I find it annoying that Economics is regarded as a more advanced discipline than Psychology. For example, there is a Nobel Prize in Economics but not in Psychology; this is odd because the field of “behavioral economics” is nothing more than applied cognitive psychology. Several years ago, I started reading The Economist magazine in order to understand what the economists have to say about how to organize human affairs. The big question in economics concerns identifying the policies that are best suited to develop national economies. Therefore, if Economics is a useful discipline, then economists should have something to say about how to grow an economy. If they do, then we can take their (very important) message to sub-Saharan Africa, Cuba, or Venezuela.
The April 14th, 2018 issue of The Economist contains a startling admission: professional economists have no clue about how to promote economic development; specifically, economists have no idea why rich countries became rich in the first place. The problem is, economists study “structural factors” (e.g., tax policy, access to capital, property rights legislation)—objective features of government that can be quantified—and this is the wrong place to look for answers.Consequently, economists have no serious advice for poor countries—or anyone else.
The Economist magazine goes on to note that the most promising approach to understanding economic development is to study “…the ways in which culture and politics constrain economics…” This is because economic development depends on “…decisions about economic governance taken by…leaders, which will in turn be influenced by social and geo-political forces that economists scarcely understand and generally ignore.”
Three observations come immediately to mind. First, it seems to me that the challenge of developing a successful business is much the same as developing a successful economy although on a much smaller scale. Second, there is some consensus among psychologists about how to develop a successful business, and organizational psychology is all about how leaders make decisions regarding the economic governance of their businesses in response to the social and geo-political forces that economists generally ignore. And third, there are important differences in leadership effectiveness, which translate into important differences in organizational effectiveness. Specifically, leadership drives organizations, some leaders are better than others, and some organizations outperform others. Crucially, we can also evaluate leadership potential with our well-validated assessments—something economists cannot do.
It seems obvious that economic development depends on effective leadership. Effective leaders create cultures and build teams to implement plans and strategies that allow their organizations to outperform their competition. Some leaders do this better than others—and some cultures and visions produce better results than others. I know very little about leadership in post-WWII South Korea, Taiwan, or Hong Kong—all of which have developed successful economies—but Deng Xiaoping (1904-1997) in China and Lee Kuan Yew (1923-2015) in Singapore were largely responsible for the economic development of their countries through the plans, practices, and procedures they were able to implement.
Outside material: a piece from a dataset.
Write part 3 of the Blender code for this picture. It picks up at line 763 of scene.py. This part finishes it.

As for the industrial revolution that made Western Europe and the northeastern United States rich, Hopper and Hopper (The Puritan Gift, 2009) suggest that a relatively coherent set of values (a particular culture) was the key to their rapid economic development. That is, the ruling elites in Western Europe and the New England colonies shared a set of values that, in conjunction with the development of new technology, were the key to their economic development. I would add that the potential leaders of the industrial revolution inherited productive cultures rather than (as is the case today) having to create them. The values that defined these cultures included being committed to a higher purpose, seeing financial success as a sign of progress toward realizing that purpose, and practicing a leadership style that minimized hierarchy, encouraged individual initiative, and persuaded people to work together.
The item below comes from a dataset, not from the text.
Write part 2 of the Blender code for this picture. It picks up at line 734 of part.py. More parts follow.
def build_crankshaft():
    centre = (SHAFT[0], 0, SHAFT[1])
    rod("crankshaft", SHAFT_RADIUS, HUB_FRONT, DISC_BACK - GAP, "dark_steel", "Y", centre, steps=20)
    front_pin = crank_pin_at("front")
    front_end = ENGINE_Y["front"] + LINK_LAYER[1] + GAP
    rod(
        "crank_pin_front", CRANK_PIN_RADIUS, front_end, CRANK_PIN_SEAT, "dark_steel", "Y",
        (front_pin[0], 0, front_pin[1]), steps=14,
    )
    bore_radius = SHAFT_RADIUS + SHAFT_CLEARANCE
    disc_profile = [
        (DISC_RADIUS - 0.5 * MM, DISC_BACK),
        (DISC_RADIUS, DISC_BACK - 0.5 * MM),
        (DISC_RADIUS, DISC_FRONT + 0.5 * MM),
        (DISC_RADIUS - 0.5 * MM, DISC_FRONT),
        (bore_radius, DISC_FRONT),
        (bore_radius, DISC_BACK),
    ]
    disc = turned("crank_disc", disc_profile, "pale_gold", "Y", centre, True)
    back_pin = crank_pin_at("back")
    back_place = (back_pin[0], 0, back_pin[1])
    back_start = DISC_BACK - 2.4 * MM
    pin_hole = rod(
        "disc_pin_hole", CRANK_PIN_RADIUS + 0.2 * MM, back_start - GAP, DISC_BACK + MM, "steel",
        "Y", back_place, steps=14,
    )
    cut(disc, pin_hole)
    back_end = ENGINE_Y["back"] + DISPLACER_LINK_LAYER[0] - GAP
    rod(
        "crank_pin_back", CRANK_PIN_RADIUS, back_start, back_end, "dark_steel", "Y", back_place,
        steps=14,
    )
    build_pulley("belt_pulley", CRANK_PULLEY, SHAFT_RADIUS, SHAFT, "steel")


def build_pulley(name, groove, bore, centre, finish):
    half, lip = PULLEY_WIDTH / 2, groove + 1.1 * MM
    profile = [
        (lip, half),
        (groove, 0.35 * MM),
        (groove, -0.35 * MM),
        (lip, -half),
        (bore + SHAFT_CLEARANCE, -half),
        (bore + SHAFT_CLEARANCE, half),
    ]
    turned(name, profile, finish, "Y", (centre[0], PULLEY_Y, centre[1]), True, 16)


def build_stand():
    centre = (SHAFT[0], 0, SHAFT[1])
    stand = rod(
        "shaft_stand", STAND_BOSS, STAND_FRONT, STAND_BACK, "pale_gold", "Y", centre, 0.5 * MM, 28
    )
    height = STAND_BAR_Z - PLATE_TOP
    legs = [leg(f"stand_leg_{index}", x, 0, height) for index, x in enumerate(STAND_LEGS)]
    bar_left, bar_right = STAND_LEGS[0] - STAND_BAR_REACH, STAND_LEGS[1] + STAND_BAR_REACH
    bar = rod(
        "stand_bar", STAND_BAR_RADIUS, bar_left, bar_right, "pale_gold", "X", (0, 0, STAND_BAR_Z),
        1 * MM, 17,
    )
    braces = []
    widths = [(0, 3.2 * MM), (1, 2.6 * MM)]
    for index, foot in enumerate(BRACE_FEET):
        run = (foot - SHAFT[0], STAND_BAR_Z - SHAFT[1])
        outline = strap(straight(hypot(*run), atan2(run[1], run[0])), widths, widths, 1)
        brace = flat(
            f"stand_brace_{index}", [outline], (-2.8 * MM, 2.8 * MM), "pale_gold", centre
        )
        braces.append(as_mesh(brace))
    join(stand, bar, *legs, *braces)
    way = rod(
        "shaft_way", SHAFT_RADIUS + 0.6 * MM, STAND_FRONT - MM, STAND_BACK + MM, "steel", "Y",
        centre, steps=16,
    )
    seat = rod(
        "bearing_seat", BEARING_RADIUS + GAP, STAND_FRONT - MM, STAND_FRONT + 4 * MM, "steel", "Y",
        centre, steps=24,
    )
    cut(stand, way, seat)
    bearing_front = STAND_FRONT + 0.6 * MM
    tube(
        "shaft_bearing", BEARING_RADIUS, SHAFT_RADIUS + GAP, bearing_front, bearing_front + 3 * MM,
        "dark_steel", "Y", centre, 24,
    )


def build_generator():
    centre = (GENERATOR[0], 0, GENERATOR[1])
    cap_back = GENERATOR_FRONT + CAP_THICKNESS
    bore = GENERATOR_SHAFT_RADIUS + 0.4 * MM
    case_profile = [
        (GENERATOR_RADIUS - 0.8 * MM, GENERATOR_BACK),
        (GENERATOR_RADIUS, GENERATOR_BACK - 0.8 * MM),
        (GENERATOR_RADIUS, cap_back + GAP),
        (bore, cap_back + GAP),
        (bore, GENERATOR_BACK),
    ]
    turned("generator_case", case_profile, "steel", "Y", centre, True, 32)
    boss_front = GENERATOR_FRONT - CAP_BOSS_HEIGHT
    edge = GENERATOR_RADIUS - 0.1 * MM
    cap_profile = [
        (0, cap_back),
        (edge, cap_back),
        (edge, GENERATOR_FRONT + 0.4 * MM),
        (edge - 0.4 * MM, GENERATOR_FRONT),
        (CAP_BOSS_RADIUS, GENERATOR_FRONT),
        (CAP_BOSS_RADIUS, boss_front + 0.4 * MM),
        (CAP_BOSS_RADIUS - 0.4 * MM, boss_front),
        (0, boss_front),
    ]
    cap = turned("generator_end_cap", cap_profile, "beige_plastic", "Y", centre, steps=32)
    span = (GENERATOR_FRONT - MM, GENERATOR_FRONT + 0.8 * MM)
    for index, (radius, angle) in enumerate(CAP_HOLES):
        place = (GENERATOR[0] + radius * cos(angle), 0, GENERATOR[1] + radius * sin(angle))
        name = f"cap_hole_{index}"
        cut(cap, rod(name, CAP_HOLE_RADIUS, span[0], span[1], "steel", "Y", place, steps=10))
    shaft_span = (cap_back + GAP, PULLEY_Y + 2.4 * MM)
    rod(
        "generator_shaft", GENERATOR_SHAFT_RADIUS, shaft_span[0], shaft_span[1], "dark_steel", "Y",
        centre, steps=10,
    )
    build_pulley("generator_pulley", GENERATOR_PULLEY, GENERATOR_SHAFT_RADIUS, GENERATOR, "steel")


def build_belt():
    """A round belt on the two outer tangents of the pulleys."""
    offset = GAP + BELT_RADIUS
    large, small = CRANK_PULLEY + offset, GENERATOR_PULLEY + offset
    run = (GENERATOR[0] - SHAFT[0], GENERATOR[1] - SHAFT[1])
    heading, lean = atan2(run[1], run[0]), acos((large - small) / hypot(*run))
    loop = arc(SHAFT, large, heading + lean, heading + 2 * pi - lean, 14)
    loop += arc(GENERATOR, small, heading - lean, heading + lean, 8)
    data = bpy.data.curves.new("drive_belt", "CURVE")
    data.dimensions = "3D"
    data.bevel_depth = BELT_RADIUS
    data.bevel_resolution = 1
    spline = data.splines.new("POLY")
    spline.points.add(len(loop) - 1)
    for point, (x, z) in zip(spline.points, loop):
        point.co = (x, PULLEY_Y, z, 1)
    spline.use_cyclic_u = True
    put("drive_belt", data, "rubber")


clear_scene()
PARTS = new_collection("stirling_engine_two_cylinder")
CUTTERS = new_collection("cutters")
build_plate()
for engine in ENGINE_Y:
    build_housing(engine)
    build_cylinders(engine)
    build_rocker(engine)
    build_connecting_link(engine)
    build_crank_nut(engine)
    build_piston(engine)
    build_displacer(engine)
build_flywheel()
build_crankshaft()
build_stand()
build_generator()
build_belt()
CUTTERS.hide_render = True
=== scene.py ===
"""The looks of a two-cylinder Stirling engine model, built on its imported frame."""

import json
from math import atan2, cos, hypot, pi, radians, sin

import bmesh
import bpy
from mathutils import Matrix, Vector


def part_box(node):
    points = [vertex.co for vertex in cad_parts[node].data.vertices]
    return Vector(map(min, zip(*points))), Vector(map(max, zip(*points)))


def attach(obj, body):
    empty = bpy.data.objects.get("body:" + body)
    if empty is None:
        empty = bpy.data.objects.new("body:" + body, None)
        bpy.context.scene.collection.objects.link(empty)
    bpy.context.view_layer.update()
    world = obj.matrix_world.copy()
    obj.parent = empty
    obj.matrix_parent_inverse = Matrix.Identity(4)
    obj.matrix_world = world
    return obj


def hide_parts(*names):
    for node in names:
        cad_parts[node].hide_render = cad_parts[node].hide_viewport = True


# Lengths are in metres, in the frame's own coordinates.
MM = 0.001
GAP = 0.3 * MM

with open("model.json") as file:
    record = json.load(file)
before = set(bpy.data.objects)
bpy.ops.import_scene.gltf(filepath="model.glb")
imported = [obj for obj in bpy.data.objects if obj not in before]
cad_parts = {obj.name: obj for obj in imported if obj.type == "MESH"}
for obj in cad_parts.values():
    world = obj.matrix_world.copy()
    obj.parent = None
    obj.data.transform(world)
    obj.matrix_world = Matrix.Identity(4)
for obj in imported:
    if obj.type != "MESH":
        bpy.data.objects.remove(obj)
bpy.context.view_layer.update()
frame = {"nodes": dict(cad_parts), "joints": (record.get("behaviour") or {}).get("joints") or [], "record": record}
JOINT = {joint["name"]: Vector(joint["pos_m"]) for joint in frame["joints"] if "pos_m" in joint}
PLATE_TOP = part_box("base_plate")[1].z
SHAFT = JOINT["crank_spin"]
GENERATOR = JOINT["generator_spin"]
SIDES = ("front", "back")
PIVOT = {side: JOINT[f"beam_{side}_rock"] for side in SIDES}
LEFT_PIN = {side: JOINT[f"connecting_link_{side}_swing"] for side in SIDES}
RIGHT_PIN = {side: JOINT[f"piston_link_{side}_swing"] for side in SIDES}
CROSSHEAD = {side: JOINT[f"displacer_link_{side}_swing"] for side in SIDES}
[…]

But my point is, psychologists understand leadership and how effective leadership creates organizations that can outperform their competition. People innately respond to effective leadership because, as group living animals, they unconsciously understand that what is good for their group is good for them. That is to say, I believe psychologists know more about economic development than the economists. The problem concerns translating this knowledge into action—i.e., finding effective leaders who are dedicated to the common good rather than to self-enrichment.